La référence chorégraphique – Flamboyance à la Russe
Même si Marius Petipa déclara au sujet de Gorsky après une répétition générale : “Est-ce que quelqu’un peut dire à ce jeune homme que je ne suis pas encore mort ?!“, c’est Alexander Gorsky qui restaure l’oeuvre à l’influence et au style russe, servant ainsi de base à toutes les productions connues de nos jours.
Le ballet se réduit alors à trois actes et six scènes, où s’intègre un nombre important de nouvelles musiques à la partition de Minkus. Ces ajouts induisent de nouvelles variations, notamment celle de la Reine des dryades dans l’acte du rêve composé par Anton Simon. D’usage à cette période lorsque le succès est important, cette variation se voit ensuite réadaptée dans le pas de deux du Corsaire.
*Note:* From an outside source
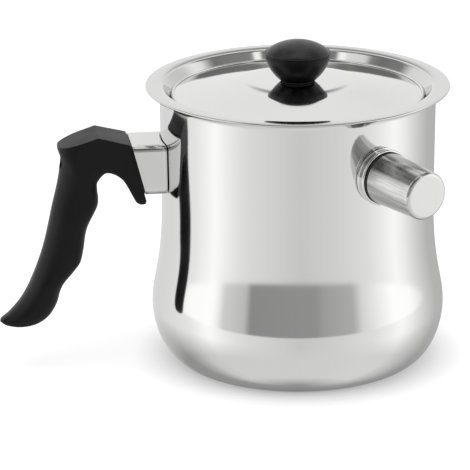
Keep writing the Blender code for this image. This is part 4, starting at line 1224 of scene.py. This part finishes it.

Même chose pour la variation de l’Amour apparaissant dans Paquita, puis arrivant sous le nom de Cupidon dans Don Quichotte et composée par Alexei Papkov. La variation de Dulcinée, sur une musique de Riccardo Drigo, crée aussi la surprise en offrant un double rôle pour la danseuse interprétant Kitri. Quant au grand pas des toréadors, il aurait figuré pour la première fois dans un autre ballet de Minkus, Zoraiya. Usant à merveille de ce que le rêve peut suggérer comme angoisse, le combat d’hidalgo défiant l’araignée traduit au mieux la barrière du subconscient à franchir pour parvenir au jardin de Dulcinée.
Autre élément phare, le pas de deux final de Kitri et Basilio est un véritable éventail de la technique classique pour tout soliste. Accordé à Riccardo Drigo selon M.Kschessinska, la paternité reviendrait à L.Minkus du fait de la grande similitude avec Nuit et Jour, sans oublier les interprètes jouant un rôle important dans le processus de création pour définir le modèle de la future variation traditionnelle.
Les relectures contemporaines – Rudolf Noureev et l’école française
Bien qu’Anna Pavlova fasse connaître au public londonien son Don Quichotte en version écourtée, c’est Rudolf Noureev qui propose une version notoire, donnée à Vienne en 1966. Cette version offre aux artistes et publics du monde entier une interprétation hors norme grâce à l’Australian Ballet, le Ballet de Zurich, de Boston, de Pékin et enfin l’Opéra de Paris qui marquera sa dernière version.
À la différence de Marius Petipa qui articulait le ballet autour du personnage central de Don Quichotte, Rudolf Noureev révèle davantage les personnages secondaires pour les passer au premier plan, comme Kitri et Basilio. Les danses de caractère sont délaissées au profit du corps de ballet associant les particularités techniques de l’école française, comme les entre-pas, la rapidité du bas de jambe, la petite batterie qui figurent parfaitement le caractère des danses espagnoles. Ces dernières sont reconnaissables par la position des bras avec mains à la taille ou encore la fameuse quatrième position des bras sur le cambré. La danse masculine est valorisée par d’importantes variations ajoutées. Rudolf Noureev avait pour prédilection les ballets de Marius Petipa assurant ainsi leur paternité en conservant leur version d’origine par un respect du découpage, du maintien des danses et des musiques préexistantes.
Sachant que l’extrait choisi du roman pour le ballet se déroule à Barcelone, le caractère hispanisant est un prétexte pour exploiter au mieux le génie de l’âme russe. Comme le disait Nicholas Georgiadis, décorateur pour la première version de Rudolf Noureev à Vienne : “Le Don Quichotte de Petipa-Minkus, c’est l’Espagne du sud, à la russe“. Le rapprochement suggéré avec la culture espagnole traditionnelle ou flamenca est donc inapproprié aujourd’hui mais faisait figure pour l’époque d’une certaine prédilection pour le folklore.
Un Don Quichotte américain mais pas balanchinien
Et Don Quichotte aux États-Unis ? Beaucoup de compagnies proposent leur version, inspirée par celle de Marius Petitpa et la flamboyance russe, sans vraies références au style Balanchine. Soucieux d’apporter un regard novateur et moderne, George Balanchine crée néanmoins en 1965 un Don Quichotte en trois actes accompagné du compositeur Nicolas Nabokov. Il choisit d’adapter son livret au plus près du livre II du roman avec un Don Quichotte entièrement mimé, propre à ses origines, unique point commun avec l’œuvre originale de Marius Petipa. Cette version a été rarement représentée et n’a pu bénéficier, à notre grande déception, d’aucune version filmée.